%%

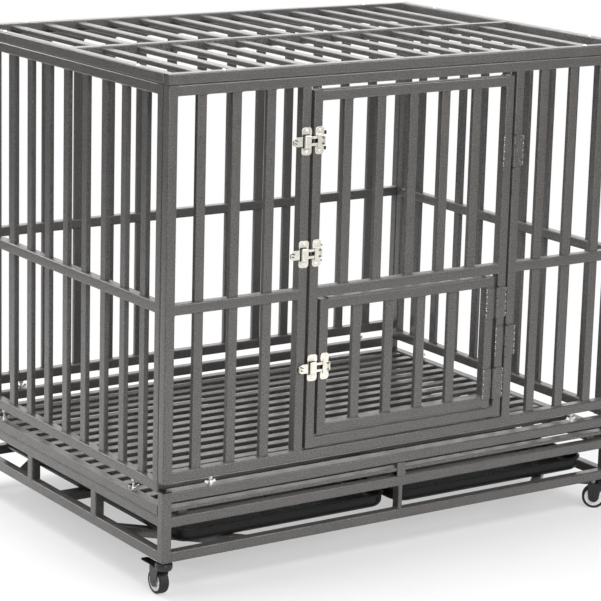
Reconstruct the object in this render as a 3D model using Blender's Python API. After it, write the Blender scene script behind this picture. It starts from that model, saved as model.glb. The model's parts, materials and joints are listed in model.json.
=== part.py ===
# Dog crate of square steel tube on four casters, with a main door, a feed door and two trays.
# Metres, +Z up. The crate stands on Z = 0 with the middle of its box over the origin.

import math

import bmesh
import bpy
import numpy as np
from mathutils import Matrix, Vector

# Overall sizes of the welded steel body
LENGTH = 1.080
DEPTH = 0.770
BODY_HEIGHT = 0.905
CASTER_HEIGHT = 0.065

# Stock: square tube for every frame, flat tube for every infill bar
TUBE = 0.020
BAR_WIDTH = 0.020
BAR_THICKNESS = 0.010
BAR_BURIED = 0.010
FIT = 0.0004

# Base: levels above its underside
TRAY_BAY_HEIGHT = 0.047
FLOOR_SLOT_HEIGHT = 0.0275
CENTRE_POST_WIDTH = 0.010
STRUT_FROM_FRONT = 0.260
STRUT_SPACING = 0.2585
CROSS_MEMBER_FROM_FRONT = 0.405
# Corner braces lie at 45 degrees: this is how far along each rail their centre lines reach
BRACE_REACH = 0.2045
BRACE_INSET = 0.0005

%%

TASK ->
Each line of the material must be restated exactly.

TASK RESULT ->
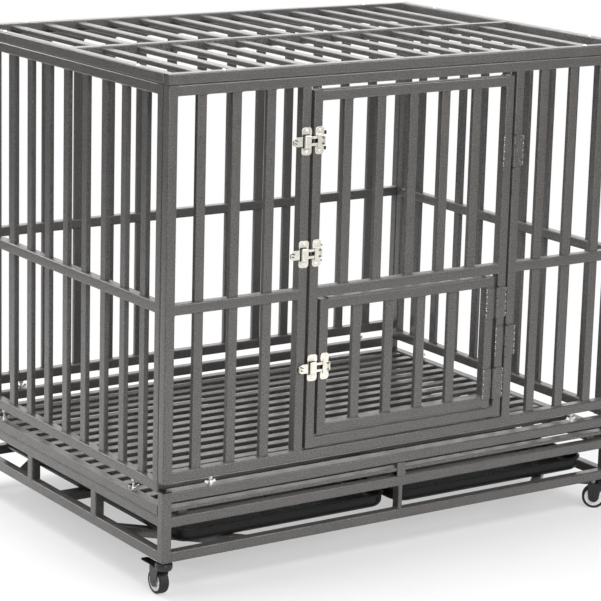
Reconstruct the object in this render as a 3D model using Blender's Python API. After it, write the Blender scene script behind this picture. It starts from that model, saved as model.glb. The model's parts, materials and joints are listed in model.json.
=== part.py ===
# Dog crate of square steel tube on four casters, with a main door, a feed door and two trays.
# Metres, +Z up. The crate stands on Z = 0 with the middle of its box over the origin.

import math

import bmesh
import bpy
import numpy as np
from mathutils import Matrix, Vector

# Overall sizes of the welded steel body
LENGTH = 1.080
DEPTH = 0.770
BODY_HEIGHT = 0.905
CASTER_HEIGHT = 0.065

# Stock: square tube for every frame, flat tube for every infill bar
TUBE = 0.020
BAR_WIDTH = 0.020
BAR_THICKNESS = 0.010
BAR_BURIED = 0.010
FIT = 0.0004

# Base: levels above its underside
TRAY_BAY_HEIGHT = 0.047
FLOOR_SLOT_HEIGHT = 0.0275
CENTRE_POST_WIDTH = 0.010
STRUT_FROM_FRONT = 0.260
STRUT_SPACING = 0.2585
CROSS_MEMBER_FROM_FRONT = 0.405
# Corner braces lie at 45 degrees: this is how far along each rail their centre lines reach
BRACE_REACH = 0.2045
BRACE_INSET = 0.0005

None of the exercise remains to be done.